Parenting Blogs didn’t exist. I didn’t know that I could find humor in exploding diapers and sleep deprivation. I didn’t know that thinking that my colicky 3 month old daughter was an asshole wasn’t a horrible thought to pass through my mind.
All of those things would have been a godsend.
Instead, my main source of knowledge was the parental wisdom of so-called grown ups in my life. Experts who had lots of advice to share. And while some of it was good a lot of it was incredibly bad. How bad you ask? Here is some of the advice I was given during the first few months of being a parent:
- You should keep your baby tightly swaddled at all times.
- Cats will smother babies in their cribs.
- Breastfeeding is dirty and not as good as formula.
- Men should never change diapers.
- If you sleep in the same bed with your baby they will die.
- If you don’t have a jolly jumper, walker, playpen, wind up swing, you are a terrible parent.
Grown ups, who I trusted, told me these things.
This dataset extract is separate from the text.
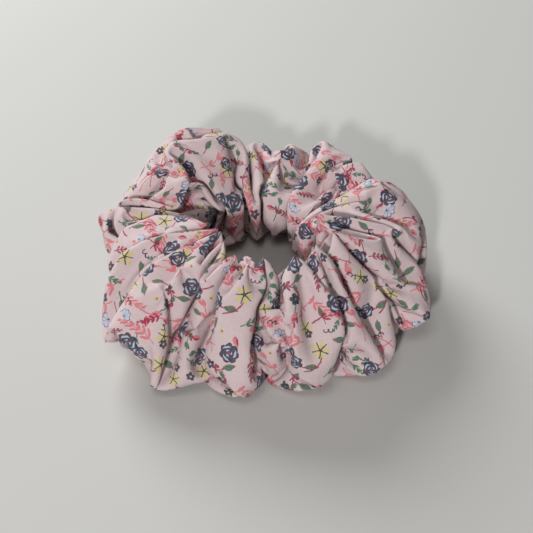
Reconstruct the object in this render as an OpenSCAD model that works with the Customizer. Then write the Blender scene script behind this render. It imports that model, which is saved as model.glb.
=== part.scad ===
// Scrunchie: a tube of printed cotton, sewn from one long strip and gathered round a loop of
// flat elastic. It lies on a surface, with its hole pointing up. The cover is drawn in two
// halves, near (-Y) and far (+Y), which draw apart along Y as the elastic stretches.
// The origin is on the surface, at the centre of the ring. Lengths are in millimetres.

/* [Ring] */
// Radius from the ring's centre to the middle of the gathered tube
ring_r = 40; // [36:0.5:44]
// Radius of the gathered tube's round section
tube_r = 19.5; // [18:0.5:20]
// Depth by which the tube's underside is pressed flat where it lies
rest_flat = 1; // [0.5:0.1:2]
// Gap between the two halves of the cover at rest
half_gap = 0.4; // [0.3:0.1:0.8]

/* [Cover] */
// Thickness of the gathered cloth between the tube's outside and the elastic's channel
cloth_wall = 5; // [4:0.1:5]
// Thickness of the sewing thread
thread_d = 0.4; // [0.2:0.05:0.5]
// Where the long seam runs round the tube's section, counted from the outside of the ring
long_seam_angle = 235; // [200:5:340]
// Where the ends of the tube and of the elastic are joined, counted round the ring from +X
join_angle = -60; // [-80:5:-30]

/* [Elastic] */
// Radius from the ring's centre to the middle of the elastic, which lies against the hole's side
elastic_r = 29; // [29:0.1:31]
// Width of the flat elastic
elastic_w = 8; // [5:0.5:8]
// Thickness of the flat elastic
elastic_t = 1.2; // [0.8:0.1:1.5]
// Length by which the elastic's two ends overlap
overlap = 12; // [8:1:16]
// Number of bar stitches that hold the overlapped ends
bar_count = 4; // [2:1:5]
// Length of each bar stitch across the elastic
bar_length = 5.6; // [3:0.2:7]

/* [Hidden] */

$fn = 96;
tube_z = tube_r - rest_flat;
channel_r = tube_r - cloth_wall;
thread_r = thread_d / 2;
// Clearance between a thread and the cloth wall beside it
thread_gap = 0.05;
long_seam_r = channel_r - thread_r - thread_gap;
closing_seam_r = long_seam_r - thread_d - 2 * thread_gap;
overlap_sweep = overlap / elastic_r * 180 / PI;
bar_pitch = overlap_sweep / (bar_count + 1);
span = 2 * (ring_r + tube_r) + 10;

cloth_pink = [0.86, 0.77, 0.78];
cloth_rose = [0.84, 0.73, 0.75];
elastic_white = [0.93, 0.92, 0.90];
thread_pink = [0.80, 0.66, 0.69];
thread_white = [0.97, 0.97, 0.95];

// Keeps what lies on one side of the gap between the halves: side is -1 for near, 1 for far
module half(side) {
    intersection() {
        children();
        translate([-span / 2, side > 0 ? half_gap / 2 : -span - half_gap / 2, -span / 2])
            cube(span);
    }
}

// The gathered tube all the way round, hollow where the elastic runs and flat where it lies
module gathered_tube() {
    rotate_extrude()
        difference() {
            translate([ring_r, tube_z])
                circle(tube_r);
            translate([ring_r, tube_z])
                circle(channel_r);
            translate([0, -tube_r])
                square([ring_r + tube_r, tube_r]);
        }
}

// One thread that runs round the ring, inside the tube, at an angle round the tube's section
module thread_ring(section_angle) {
    rotate_extrude()
        translate([ring_r + long_seam_r * cos(section_angle), tube_z + long_seam_r * sin(section_angle)])
            circle(thread_r, $fn = 24);
}

// One bar stitch: a closed loop of thread round both layers of the elastic, centred on the origin
module bar_stitch() {
    depth = 2 * elastic_t + thread_d;
    for (side = [-1, 1]) {
        translate([side * depth / 2, 0, -bar_length / 2 - thread_r])
            cylinder(r = thread_r, h = bar_length + thread_d, $fn = 24);
        translate([-depth / 2, 0, side * bar_length / 2])
            rotate([0, 90, 0])
                cylinder(r = thread_r, h = depth, $fn = 24);
    }
}

module cover_near() {
    color(cloth_pink)
        half(-1)
            gathered_tube();
}

module cover_far() {
    color(cloth_rose)
        half(1)
            gathered_tube();
}

// A closed loop with a second layer over the stretch where its ends overlap
module elastic() {
    color(elastic_white) {
        rotate_extrude()
            translate([elastic_r - elastic_t / 2, tube_z - elastic_w / 2])
                square([elastic_t, elastic_w]);
        rotate([0, 0, join_angle - overlap_sweep / 2])
            rotate_extrude(angle = overlap_sweep)
                translate([elastic_r + elastic_t / 2 - 0.01, tube_z - elastic_w / 2])
                    square([elastic_t + 0.01, elastic_w]);
    }
}

module elastic_join() {
    color(thread_white)
        for (i = [1 : bar_count])
            rotate([0, 0, join_angle - overlap_sweep / 2 + i * bar_pitch])
                translate([elastic_r + elastic_t / 2, 0, tube_z])
                    bar_stitch();
}

module long_seam_near() {
    color(thread_pink)
        half(-1)
            thread_ring(long_seam_angle);
}

module long_seam_far() {
    color(thread_pink)
        half(1)
            thread_ring(long_seam_angle);
}

// The thread that closes the tube's two ends on each other, round the inside of the tube
module closing_seam() {
    color(thread_pink)
        rotate([0, 0, join_angle])
            translate([ring_r, 0, tube_z])
                rotate([90, 0, 0])
                    rotate_extrude()
                        translate([closing_seam_r, 0])
                            circle(thread_r, $fn = 24);
}

cover_near();
cover_far();
elastic();
elastic_join();
long_seam_near();
long_seam_far();
closing_seam();
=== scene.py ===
import math

import bpy
import numpy as np
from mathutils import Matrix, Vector


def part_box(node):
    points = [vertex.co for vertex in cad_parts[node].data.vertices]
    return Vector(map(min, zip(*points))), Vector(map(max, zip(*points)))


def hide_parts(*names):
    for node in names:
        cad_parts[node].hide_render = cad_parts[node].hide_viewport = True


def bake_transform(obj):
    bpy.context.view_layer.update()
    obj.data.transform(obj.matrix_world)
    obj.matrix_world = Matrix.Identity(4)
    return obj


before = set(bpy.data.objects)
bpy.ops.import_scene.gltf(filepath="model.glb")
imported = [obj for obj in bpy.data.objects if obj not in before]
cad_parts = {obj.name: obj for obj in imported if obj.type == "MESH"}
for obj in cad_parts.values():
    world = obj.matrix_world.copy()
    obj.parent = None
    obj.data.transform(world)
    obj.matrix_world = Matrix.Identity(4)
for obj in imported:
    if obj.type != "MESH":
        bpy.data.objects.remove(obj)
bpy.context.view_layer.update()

# ---------------------------------------------------------------- sizes, in millimetres unless named _M
MM = 0.001
TAU = 2 * math.pi

_, cover_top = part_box("cover_near")
elastic_low, elastic_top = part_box("elastic")
OUTER_R = cover_top[0] / MM                       # outside of the ring
TUBE_Z = cover_top[2] / MM / 2                    # middle of the tube's height
TUBE_R = 19.5                                     # radius of the gathered tube's section
RING_R = OUTER_R - TUBE_R - 1.0                   # centre of the ring to the middle of the tube
ELASTIC_T = 1.2
ELASTIC_R = elastic_top[0] / MM - ELASTIC_T / 2   # middle of the elastic
ELASTIC_W = (elastic_top[2] - elastic_low[2]) / MM
ELASTIC_Z = (elastic_top[2] + elastic_low[2]) / MM / 2
JOIN_ANGLE = math.radians(-60)                    # where the tube's and the elastic's ends are joined

# The cloth tube, laid flat. Its length is worked out below from the puffs' cloth
TUBE_GIRTH = 130.0
SEAM_ANGLE = math.radians(235)                    # the long seam, counted round the section from outside
SEAM_ALLOWANCE, ALLOWANCE_STEPS = 6.0, 4          # cloth turned in along each side of the long seam
SEAM_PINCH = 0.35                                 # how far stitching draws the cloth in
UV_PER_MM = 0.01
THREAD_R = 0.2
LAP = 12.0                                        # overlap of the elastic's ends
ROWS, COLUMNS = 450, 100                          # grid points along the tube and round it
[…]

And because I was an insecure and scared 24 year old who could barely take care of himself let alone a helpless baby, I believed them.
And then one day I started to believe in myself. I put stock in the fact that I was the only father that my daughter had and that she desperately needed me to be there for her. She relied on me and put all of her faith in me.
I was ready to be a father.
I had no choice.
When I look back on those days, I marvel at how we made it through. I shake my head at the lack of money. I laugh at the bad advice. I am now so self assured in my ability to parent that I only smile politely when I am told how to parent.
And while I would never advise anyone to consider being a parent in their 20's I acknowledge that it happens. So if you are a young parent or an uncertain dad, all that I can say is this:
It is scary. It is fun. You'll find your own path. You'll be fine.